When Keri sorted through her collected images, narrowing them down to her favorite 15, she was surprised to discover that seven of them had been designed by Shope Reno Wharton, and one by an architect previously affiliated that office.
“Once we met with them, we knew we wanted them to design our house,” Keri said. They worked most closely with Bernard Wharton, who gave them his original concept sketch when the house was completed, which now hangs where it is easily seen by visitors. The Arts and Crafts-style home with cedar shingle exterior, including roof, was built by Davenport Contracting and is accented by a window-topped tower that accommodates the three-story staircase, deep overhangs and Essex green paint.
In addition to its acre size in a neighborhood of mostly quarter-acre lots, the property slopes toward the water, and land on either side belongs to the Greenwich Land Trust. From the street, it is reflective of other homes in the neighborhood. From the water, it fully takes advantage of the site.
From the beginning of the waterfront approval process to completion took about two years; the family moved in at the end of 2005, when the children were four and six. Looking back, Keri said, “It was a fun experience for me to live through the process. As part of it, I created a website to keep our scattered family and friends informed during construction.”
The interior design features both formal and informal spaces; Keri jokes about her love of right angles and said it was one of the guiding design principles, although the staircase that rises the three levels of the home has curving handrails and open spaces between them — an influence of The Ansonia— and a low eyebrow window near front ground level.
The light-filled home is entered through large double doors, opening into a wide hallway — another Ansonia influence; it may have the widest interior corridors in New York — with barrel vault ceiling between the front door and the living room. “When you entertain, people tend to mill about the hallway anyway, so we figured we’d give them a lot of space to do it,” Keri said.
It has the charm of an old house with all of the conveniences of a new, as well as “fun features” like a swing door between the kitchen and a hallway, black and white tiled kitchen floor and a large outside dog sculpture, a Valentine’s Day gift from Kevin to Keri. There are dark oak floors with mahogany inlay and tall, predominately white, wainscoting throughout, as we well as “live-in-it” touches.
“We wanted the rooms where we spend the most time to face the water to maximize the views. The dining room, which is generally used when it is dark outside, is on the front of the house,” she said. The square room with a large round table, soft lighting and fireplace has an enveloping elegance, while most of the other rooms have a rectangular openness; each room throughout is gracious and the transitions between the rooms flow easily.

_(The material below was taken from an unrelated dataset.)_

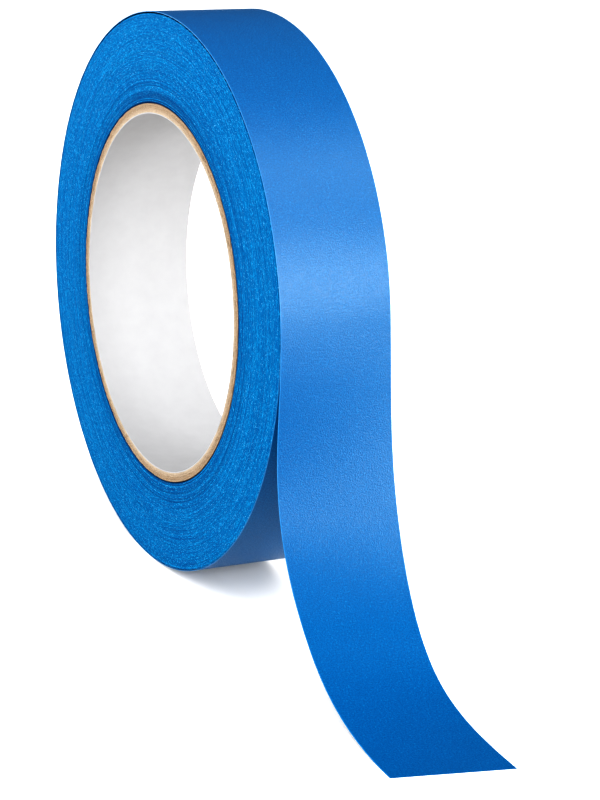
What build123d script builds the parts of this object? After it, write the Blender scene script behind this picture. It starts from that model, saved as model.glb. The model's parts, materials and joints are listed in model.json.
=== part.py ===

The house has 10-foot ceilings, eight-foot doors and exterior walls lined with tall, double hung windows that were situated so 6-foot-4-inch Kevin could look out of them with his view unobstructed by the frames or panes in the upper windows.
The kitchen has a stool-high counter where a snack or bowl of cereal can be grabbed or conversation can be held with those preparing food. A three-window-sided room off the kitchen holds a table for family meals and Keri’s office is on the other side of one of those window walls so she can enjoy the views while working from her desk. The low couch opposite her desk is often occupied by one or both of her daughters; they say it is one of their favorite spaces in the house.
Shooting off the corridor alongside her office is the “work section” — the laundry room with fold-down ironing board and clothes chute, the mud room with bench where each family member has enclosed space, and the trash room, which has a locking door from the hall and opens from the outside for pickup as well. No worries about chasing blowing garbage cans at this house!
From the stove side of the counter, the kitchen opens into the spacious, casual family room with its view onto the cove and across the Long Island Sound to New York City. A door from the family room enters onto to a wide, wraparound porch, perfect for entertaining, that ends at a curved stairway leading down to the expansive back lawn.
“One of the things we really liked about the property is the slope that lets you get into the yard directly from the lower level,” Keri notes. Kevin especially likes this feature, as it provides easy access to his assortment of watercraft. A member of his college crew team, he enjoys rowing a boat, guiding a kayak, or riding a paddle board as often as possible, activities enjoyed by the whole family. A large play/party room with arched exterior door is next to the boat room.
The house was decorated slowly — bedrooms and family room first, then Keri’s office and the mudroom, followed by the Douglas fir woodwork, including beadboard ceiling, in Kevin’s office, a reminder of his hometown of Seattle. The office also has a fireplace, as does the living room and master bedroom.
The living room, dining room and entry hallway were completed only a couple of years ago, with the assistance of Marcia Tucker of Greenwich who suggested the gray-silver marbleized plaster on the walls in the living room, hallway and powder room. The powder room floor is accented with what Keri calls her “mosaic moment.”
In addition to the five en suite bedrooms, two for guests, the upstairs has a work area for the girls, which can also serve as a social area with their friends. Their bedrooms have twin-bed-size window seats that can easily accommodate sleepovers. And with their mother’s recent agreement, they are excited at the prospect of redecorating their rooms more to their tween and teen tastes.